Escamas microscópicas encontradas em fezes fossilizadas de 236 milhões de anos revelam que as borboletas surgiram muito antes das flores e reescrevem sua história evolutiva, segundo pesquisa.
A descoberta ocorreu no Parque Nacional Talampaya, noroeste da Argentina, dentro de um antigo “banheiro coletivo” usado por grandes herbívoros, chamados dicynodontes, hoje extintos.
A análise das escamas, publicada na edição de agosto do Journal of South American Earth Sciences, antecipa em 35 milhões de anos o registro fóssil mais antigo conhecido até então desses insetos.
Este achado preenche uma lacuna crucial. Estudos genéticos já sugeriam que os lepidópteros, como borboletas, teriam surgido por volta de 241 milhões de anos atrás, mas os fósseis corporais mais antigos conhecidos, encontrados na Alemanha, tinham apenas 201 milhões de anos.
Como explica Matteo Montagna, entomologista da Universidade de Nápoles Federico II, à Science.

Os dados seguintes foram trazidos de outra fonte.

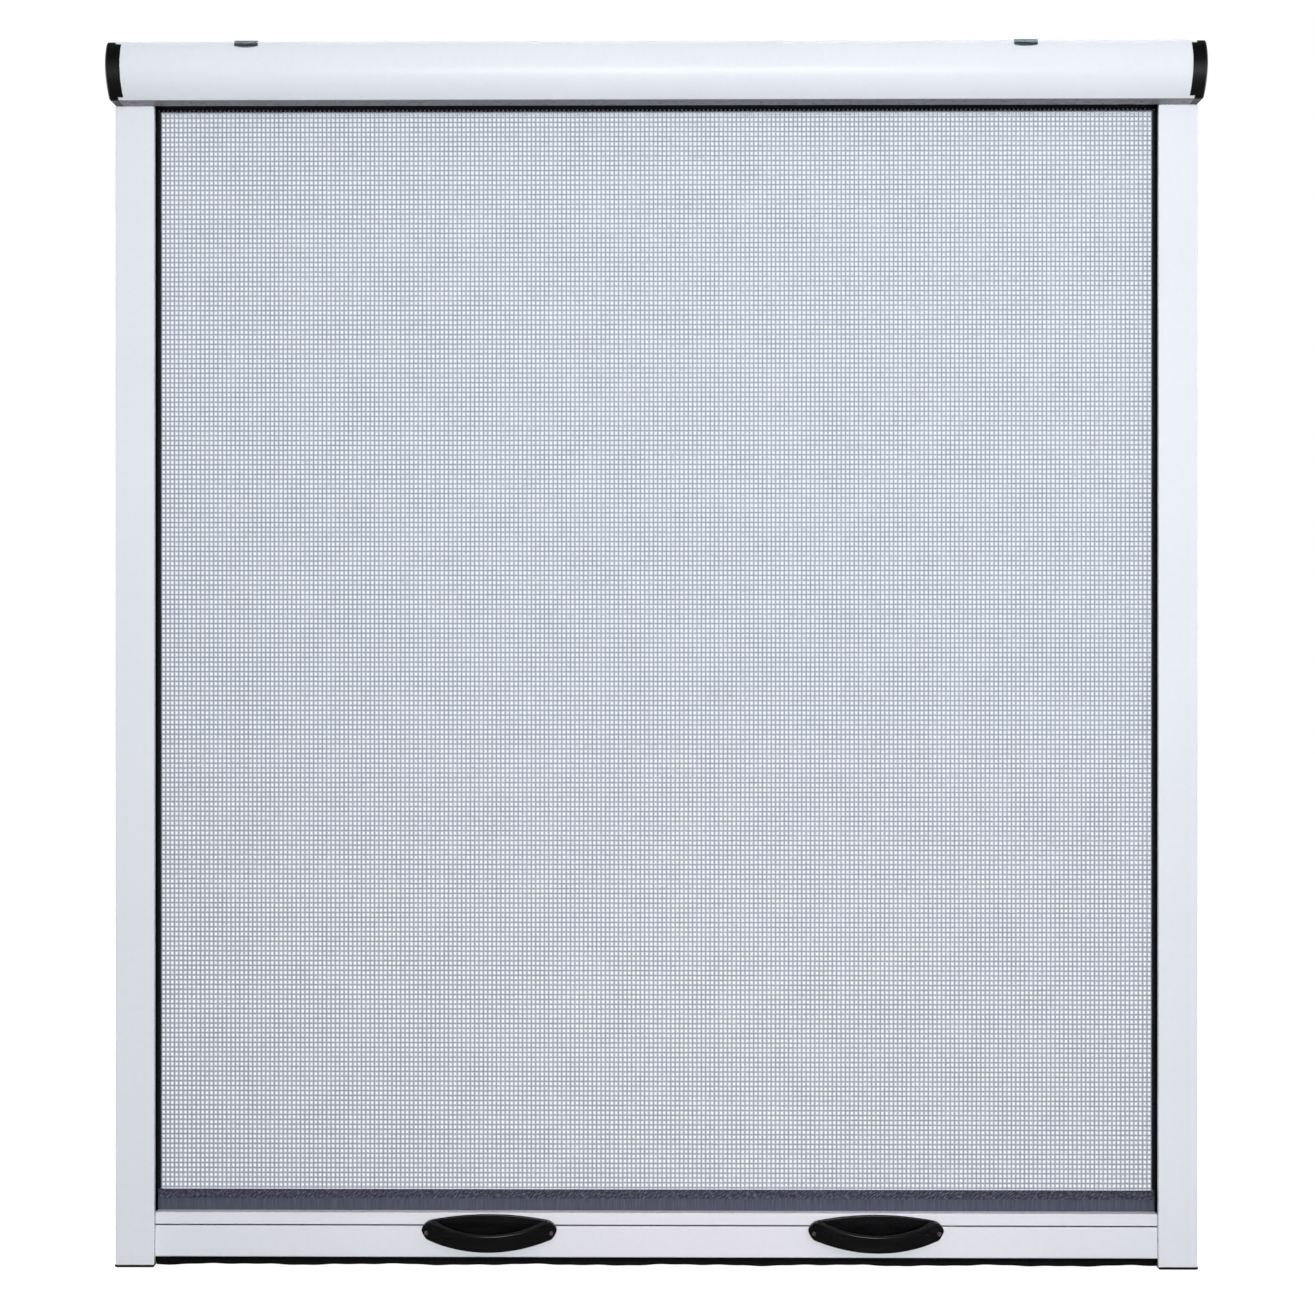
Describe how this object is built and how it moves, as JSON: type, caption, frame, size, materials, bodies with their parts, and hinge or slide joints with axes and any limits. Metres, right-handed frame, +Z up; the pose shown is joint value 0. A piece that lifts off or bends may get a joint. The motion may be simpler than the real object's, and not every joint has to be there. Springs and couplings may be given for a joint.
{
  "type": "window screen frame",
  "caption": "Vertical roller insect screen for a window: spring roller in a cassette, two brush-lined guide rails, fine mesh and a sliding bottom bar with finger handles.",
  "frame": {"origin": "bottom centre of the closed screen: midway between the guide rails, level with the soles of the feet, in the plane of the rails' front faces", "axes": "+X to the right as seen from the front, +Y from the front to the back, +Z up along the guide rails"},
  "size_m": [0.8, 0.0442, 0.9008],
  "materials": {
    "white_powder_coat": "satin",
    "bare_aluminium": "satin",
    "black_plastic": "satin",
    "black_brush_pile": "matte",
    "zinc_plated_steel": "satin",
    "grey_mesh": "matte",
    "slate_band": "matte"
  },
  "bodies": {
    "frame": {"cassette": "white_powder_coat", "cassette_brush": "black_brush_pile", "end_cap_left": "black_plastic", "end_cap_right": "black_plastic", "clip_left": "zinc_plated_steel", "clip_right": "zinc_plated_steel", "guide_left": "white_powder_coat", "guide_right": "white_powder_coat", "guide_foot_left": "black_plastic", "guide_foot_right": "black_plastic", "guide_brush_left_front": "black_brush_pile", "guide_brush_left_rear": "black_brush_pile", "guide_brush_right_front": "black_brush_pile", "guide_brush_right_rear": "black_brush_pile", "spring_shaft": "zinc_plated_steel", "torsion_spring": "zinc_plated_steel", "idle_pin": "zinc_plated_steel", "screen_mesh": "grey_mesh"},
    "roller": {"roller_tube": "bare_aluminium", "roller_plug_left": "black_plastic", "roller_plug_right": "black_plastic", "spring_anchor": "black_plastic", "mesh_roll": "grey_mesh"},
    "bar": {"bottom_bar": "white_powder_coat", "bar_plug_left": "black_plastic", "bar_plug_right": "black_plastic", "bar_brush": "black_brush_pile", "mesh_band": "slate_band", "band_spline": "black_plastic", "handle_left": "black_plastic", "handle_right": "black_plastic"}
  },
  "joints": [
    {"name": "bar_slide", "type": "slide", "parent": "frame", "child": "bar", "axis": [0, 0, 1], "range_m": [0, 0.815], "deforming": ["screen_mesh"]},
    {"name": "roller_spin", "type": "hinge", "parent": "frame", "child": "roller", "pos_m": [0, 0.0004, 0.8804], "axis": [1, 0, 0], "range_deg": [0, 3850]}
  ],
  "couplings": [
    {"joint": "roller_spin", "follows": "bar_slide", "rad_per_m": 82}
  ]
}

“Esta descoberta ajuda a reconciliar a longa lacuna entre as estimativas do relógio molecular, que sugerem uma origem pré-Jurássica para os Lepidoptera, e o registro fóssil comparativamente mais jovem. Fezes antigas, insights modernos.”
Histórico da pesquisa
A pesquisa começou em 2011, quando paleontólogos do Centro Regional de Investigações Científicas e Transferência de Tecnologia de La Rioja(CRILAR), Argentina, escavavam em Talampaya.
Eles descobriram locais caracterizados como “banheiros comunitários” contendo milhares de fezes fossilizadas, chamadas de coprólitos, deixadas por dicynodontes.
Em 2013, os pesquisadores descreveram esse comportamento social, comum em herbívoros modernos, que pode servir para defesa contra predadores e comunicação.
Uma nova espécie
Ao analisar os coprólitos em busca de microfósseis, a equipe liderada por Lucas Fiorelli(CRILAR) identificou um conjunto único de escamas.
Sua estrutura era inédita, levando à descrição de uma nova espécie de borboleta: Ampatiri eloisae .
O nome homenageia Eloísa Argañaraz, jovem doutoranda que co-descobriu os coprólitos e faleceu de câncer no cérebro meses depois, e os povos indígenas Calchaquí da região.
Na língua Kakán, “ámpa” significa borboleta e “tiri” significa antigo.
Em sua cosmovisão, quando um guerreiro morre, sua alma se transforma em borboleta ou viaja em suas asas.
“Nossa borboleta é a mais antiga conhecida, mas não é a primeira borboleta. Essa forma original é praticamente impossível de encontrar – seria como descobrir o ancestral comum de humanos e chimpanzés” , diz Fiorelli à Science.
“Mesmo assim, Ampatiri é o mais próximo que chegamos dessa origem.”
Inovação pré-floral
Comparações com lepidópteros modernos indicam que Ampatiri pertencia ao grupo Glossata , que inclui todas as borboletas e a maioria das mariposas, caracterizado pela presença de uma probóscide, uma estrutura tubular para sugar líquidos.
Isso sugere que a probóscide evoluiu entre 260 e 244 milhões de anos atrás, possivelmente logo após a grande extinção do Permiano-Triássico, há 252 milhões de anos.
Nesse cenário, após a devastação da vegetação, as primeiras borboletas com probóscide teriam se adaptado para consumir as gotas de néctar produzidas por plantas não floríferas como coníferas e cicadáceas, que dominaram a recuperação dos ecossistemas.
Isso deu a elas uma vantagem adaptativa milhões de anos antes do surgimento das flores, que só apareceriam cerca de 100 milhões de anos depois.
Desafios futuros
Bas van de Schootbrugge, paleontólogo da Universidade de Utrecht que co-descobriu as escamas alemãs mais antigas, considera o achado argentino “fascinante”, relata a revista Science.
No entanto, ele ressalta um desafio: sem um fóssil do corpo inteiro de Ampatiri , será “virtualmente impossível” determinar se escamas encontradas em outros coprólitos pertencem a essa espécie ou a outra, pois as escamas podem não ter características diagnósticas suficientes sozinhas.
Ele também levanta uma possibilidade instigante: “Embora possa ser como procurar uma agulha num palheiro… escamas de borboleta ainda mais antigas podem estar escondidas no registro fóssil, possivelmente remontando ao Período Permiano, há mais de 252 milhões de anos… Acredito que veremos mais.”